Richard Cuccaro April 06, 2016
Elisa Peimer’s voice is a compelling instrument. Although it’s hard to tell from a studio recording just how powerful a singer’s voice is, one thing is certain: Peimer’s voice conveys enormous emotional presence.
She has a knack for writing dramatic songs that could serve as a soundtrack to a movie or a score for a broadway musical.
Case in point, the chorus for “It’s Alright,” track 6 on Inside the Glass: It’s alright, I’m alright / Hoping I can find the answers / I’m trying, I’m lying / Right beside the one to set me free.

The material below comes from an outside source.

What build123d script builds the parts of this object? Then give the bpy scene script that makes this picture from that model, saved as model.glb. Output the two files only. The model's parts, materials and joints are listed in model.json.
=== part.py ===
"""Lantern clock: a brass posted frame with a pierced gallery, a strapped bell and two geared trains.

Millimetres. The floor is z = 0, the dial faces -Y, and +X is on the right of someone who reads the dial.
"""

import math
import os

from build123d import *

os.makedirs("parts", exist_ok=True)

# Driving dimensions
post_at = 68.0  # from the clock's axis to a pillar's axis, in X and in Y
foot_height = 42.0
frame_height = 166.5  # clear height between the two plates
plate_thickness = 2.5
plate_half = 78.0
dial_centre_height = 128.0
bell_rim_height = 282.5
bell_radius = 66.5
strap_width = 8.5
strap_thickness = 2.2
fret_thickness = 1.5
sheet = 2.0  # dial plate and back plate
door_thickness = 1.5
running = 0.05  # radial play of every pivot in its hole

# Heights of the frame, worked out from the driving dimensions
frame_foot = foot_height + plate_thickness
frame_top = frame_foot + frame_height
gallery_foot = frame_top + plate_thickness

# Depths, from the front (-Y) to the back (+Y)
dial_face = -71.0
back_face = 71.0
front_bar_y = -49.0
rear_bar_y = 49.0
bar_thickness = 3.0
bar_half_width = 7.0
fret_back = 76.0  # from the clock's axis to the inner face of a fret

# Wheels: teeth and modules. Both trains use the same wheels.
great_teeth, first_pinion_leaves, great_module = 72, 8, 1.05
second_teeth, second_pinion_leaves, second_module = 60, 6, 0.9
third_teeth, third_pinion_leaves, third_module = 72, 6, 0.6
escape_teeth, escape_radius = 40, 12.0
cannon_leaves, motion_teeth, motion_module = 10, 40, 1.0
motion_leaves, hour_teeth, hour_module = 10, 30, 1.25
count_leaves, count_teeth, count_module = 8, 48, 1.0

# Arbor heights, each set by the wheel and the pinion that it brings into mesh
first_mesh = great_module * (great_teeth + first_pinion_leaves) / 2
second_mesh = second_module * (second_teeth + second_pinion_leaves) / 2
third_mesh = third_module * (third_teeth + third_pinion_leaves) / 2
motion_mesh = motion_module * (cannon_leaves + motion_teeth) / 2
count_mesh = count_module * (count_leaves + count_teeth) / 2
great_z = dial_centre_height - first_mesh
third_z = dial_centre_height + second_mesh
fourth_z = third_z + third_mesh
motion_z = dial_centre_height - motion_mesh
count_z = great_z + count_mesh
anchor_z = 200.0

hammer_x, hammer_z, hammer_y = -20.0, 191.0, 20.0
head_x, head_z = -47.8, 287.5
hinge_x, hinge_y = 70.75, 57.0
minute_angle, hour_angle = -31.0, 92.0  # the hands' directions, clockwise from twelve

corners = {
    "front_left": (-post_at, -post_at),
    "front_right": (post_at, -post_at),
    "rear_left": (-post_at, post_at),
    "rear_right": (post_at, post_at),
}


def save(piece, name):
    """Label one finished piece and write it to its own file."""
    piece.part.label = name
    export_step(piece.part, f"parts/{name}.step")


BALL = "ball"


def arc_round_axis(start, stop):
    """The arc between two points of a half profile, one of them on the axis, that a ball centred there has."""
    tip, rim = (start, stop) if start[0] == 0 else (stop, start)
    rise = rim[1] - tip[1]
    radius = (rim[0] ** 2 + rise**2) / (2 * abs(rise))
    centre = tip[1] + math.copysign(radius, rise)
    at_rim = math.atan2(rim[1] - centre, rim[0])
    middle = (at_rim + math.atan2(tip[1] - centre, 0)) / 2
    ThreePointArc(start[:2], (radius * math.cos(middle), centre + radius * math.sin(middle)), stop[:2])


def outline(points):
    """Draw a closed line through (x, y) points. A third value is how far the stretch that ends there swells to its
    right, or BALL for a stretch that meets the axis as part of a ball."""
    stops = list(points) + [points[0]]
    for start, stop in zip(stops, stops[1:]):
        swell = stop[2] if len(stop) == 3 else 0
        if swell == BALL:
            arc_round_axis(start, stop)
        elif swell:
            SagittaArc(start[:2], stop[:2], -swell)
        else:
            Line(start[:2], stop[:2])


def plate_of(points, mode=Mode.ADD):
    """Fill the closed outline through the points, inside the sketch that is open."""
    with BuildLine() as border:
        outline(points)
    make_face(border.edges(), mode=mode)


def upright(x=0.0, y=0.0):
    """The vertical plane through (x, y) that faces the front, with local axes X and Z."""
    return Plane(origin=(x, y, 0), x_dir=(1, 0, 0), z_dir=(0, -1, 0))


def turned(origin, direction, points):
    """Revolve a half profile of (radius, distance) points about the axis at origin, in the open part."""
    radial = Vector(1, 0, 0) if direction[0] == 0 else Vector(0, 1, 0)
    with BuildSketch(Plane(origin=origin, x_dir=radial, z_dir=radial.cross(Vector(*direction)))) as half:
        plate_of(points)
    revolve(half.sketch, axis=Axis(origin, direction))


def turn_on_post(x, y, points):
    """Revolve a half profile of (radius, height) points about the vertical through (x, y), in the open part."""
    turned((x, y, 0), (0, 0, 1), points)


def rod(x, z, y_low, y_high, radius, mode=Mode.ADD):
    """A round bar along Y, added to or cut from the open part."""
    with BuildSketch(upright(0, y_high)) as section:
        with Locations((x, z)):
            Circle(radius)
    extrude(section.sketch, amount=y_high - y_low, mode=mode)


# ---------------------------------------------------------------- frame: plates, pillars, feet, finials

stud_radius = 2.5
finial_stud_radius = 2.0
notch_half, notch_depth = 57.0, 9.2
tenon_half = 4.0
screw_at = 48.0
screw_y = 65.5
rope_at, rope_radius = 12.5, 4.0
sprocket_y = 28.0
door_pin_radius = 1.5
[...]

We don’t know the specifics of the unsettling mysteries within the relationship in the song, but Peimer’s vocal convinces us that she’s shaken by doubt, but determined to see the dilemma through.
Likewise, in “Daffodils,” while the lyrics might seem mundane, her performance gives me plenty of reason to relate to her point of view: When the winter wind is blowing again / And the arctic air is keeping me in / I have faith that spring is around the bend / And the daffodils will appear again / And the daffodils will appear in the new year.
In “Bobby Hollywood,” we get a strong taste of her powers of observation and attention to detail: I was buying Brooklyn pickles / Made by a hipster out in Queens / Surrounded by my neighbors / In their hundred dollar jeans / But the man that caught my eye / Was the one who didn’t care / About the cooking demonstration / Cause Bobby Hollywood died right there.
The album’s climax, “This Life,” has all the trappings of a rock anthem. Peimer’s vocal soars as she sings: But this life / Will never come again / So why do I pretend / That that’s OK / One chance / Is all we’re gonna get / So why do I forget / And lose my way.
She convinces us that she’s a force to be taken seriously.